Calcium substitution in rare-earth metal germanides with the hexagonal Mn5Si3 structure type. structural characterization of the extended series RE5–xCaxGe3 (RE=Rare-earth metal)

Abstract

Reported are the synthesis and the structural characterization of an extended family of rare-earth metal–germanides with a general formula RE5–xCaxGe3 (RE=Y, Ce–Nd, Sm, Gd–Tm and Lu; x<2). All twelve phases are isotypic, crystallizing with the Mn5Si3 structure type (Pearson index hP16, hexagonal space group P63/mcm); they are the Ca-substituted variants of the corresponding RE5Ge3 binaries. Across the series, despite some small variations in the Ca-uptake, the unit cell volumes decrease monotonically, following the lanthanide contraction. Temperature dependent DC magnetization measurements reveal paramagnetic behavior in the high temperature range, and the obtained effective moments are consistent with free-ion RE3+ ground state, as expected from prior studies of the binary RE5Ge3 phases.
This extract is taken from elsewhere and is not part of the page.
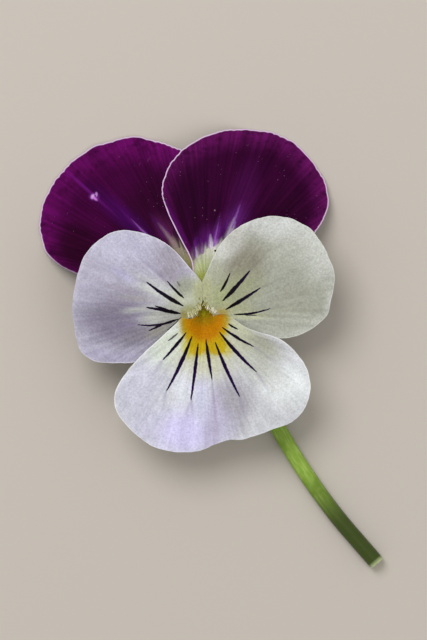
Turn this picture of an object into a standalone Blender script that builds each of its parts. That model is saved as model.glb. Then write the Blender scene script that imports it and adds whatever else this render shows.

The onset of magnetic ordering is observed in the low temperature range, and complex magnetic interactions (ferromagnetic/ferrimagnetic) can be inferred, different from the binary phases RE5Ge3, which are known as antiferromagnetic. In order to understand the role of Ca in the bonding, the electronic structures of the La5Ge3 and the hypothetical compounds La2Ca3Ge3 and La3Ca2Ge3 with ordered metal atoms are compared and discussed.